Murn stays back to deal with Auggie, arranging for his associate, Caspar Locke, to take over as the local police captain. In prison, Auggie asks Detectives Sophie Song and Larry Fitzgibbon to retake his fingerprints, which exonerate him, so Song and Fitzgibbon confront Evan and Amber Calcaterra, who had helped to frame Auggie. Evan admits the truth, identifying Peacemaker as the culprit. Captain Locke overrides Song, proclaiming Auggie guilty, keeping him in prison. Song and Fitzgibbon secretly ask Song's uncle, Judge William Judy, to issue a search warrant regarding Peacemaker.

The team finds that Glan Tai Bottling Company mass-processes the Butterflies' food, while Peacemaker's X-ray vision helmet shows the employees as Butterflies. The team shoots and bombs the Butterfly employees to kill them, but are attacked by the factory's guardian, a Butterfly-hosting gorilla, Charlie. Peacemaker, Vigilante, Harcourt and Adebayo save each other from Charlie, but are overmatched. When the team stops communicating with Economos, he leaves their truck to help and kills Charlie with a chainsaw, earning Peacemaker's respect. The team bonds together following their success, naming themselves as the "11th Street Kids".

Peacemaker invites Adebayo into his home to drink, asking her for advice on wooing Harcourt. Adebayo advises Peacemaker to stop aggravating others as a defense mechanism. Adebayo secretly plants a diary in Peacemaker's home to frame him, per orders from her mother, Waller. Returning to headquarters, Adebayo puts on Peacemaker's X-ray vision helmet, and sees that Murn is a Butterfly. Murn realizes this, chases Adebayo down, and bats her gun away.

==Production==
===Development===
In July 2021, it was announced that Rosemary Rodriguez would direct an episode of the series.

===Writing===
During the beginning of the episode, while the team is preparing for their mission, Adrian Chase asks if the headquarters have cable television, as he wants to watch the series Fargo. Due to the inconsistency of the episode's air date, executive producer Peter Safran explained that inside the DC Extended Universe (DCEU), "It's Fargos seventh season in the DCEU. Embrace the alternate reality".

===Casting===
In December 2020, Christopher Heyerdahl joined the series in the recurring role of Captain Locke.

==Critical reception==
"Monkey Dory" received generally positive reviews from critics. Samantha Nelson of IGN gave the episode a "great" 8 out of 10 rating and wrote in his verdict, "The Butterfly conspiracy continues unfolding in Peacemaker Episode 5, which delivers a satisfying mix of plot, character development, and mayhem.
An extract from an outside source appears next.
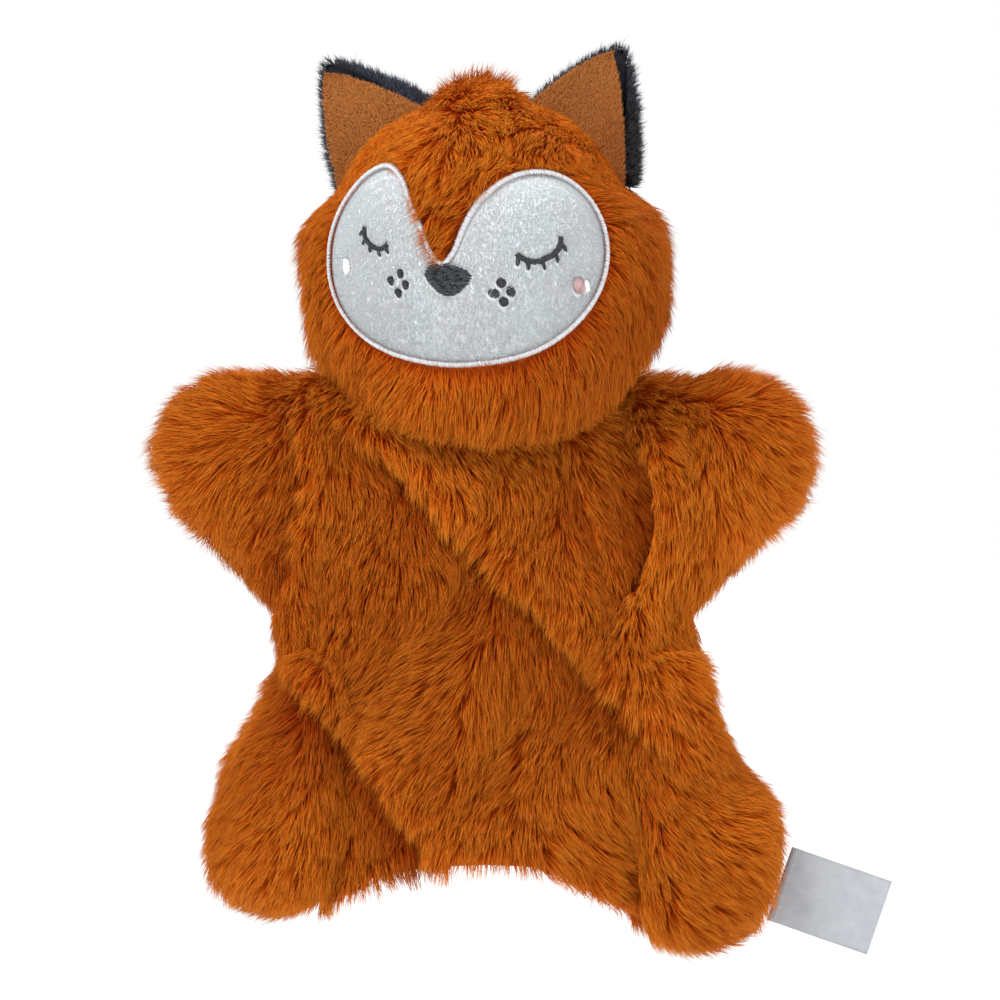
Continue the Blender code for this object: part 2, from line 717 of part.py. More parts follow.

Considering that it effectively involves three interlocking stories spread across genres, it's an impressive testament to James Gunn's writing and vision that everything is fitting together in such a satisfying and funny way."

Jarrod Jones of The A.V. Club gave the episode a "B+" grade and wrote, "Peacemakers extermination of the alien horde is the first display of unrestrained havoc we've seen from the character since his pissing contest with Bloodsport in The Suicide Squad, but the real shock of 'Monkey Dory' is that the brutality of Chris' massacre is matched and then wildly exceeded by none other than Economos himself." Alec Bojalad of Den of Geek gave the episode a 3.5 star rating out of 5 and wrote, "Even in a relatively 'down' episode, Peacemaker is one hell of a TV series to experience. Apparently audiences agree as at least one analytic firm has pegged it as the streaming world's most-watched show. Hopefully those viewers appreciated learning that Superman has a poop fetish and Poison's preferred pronouns are 'long live rock' this week."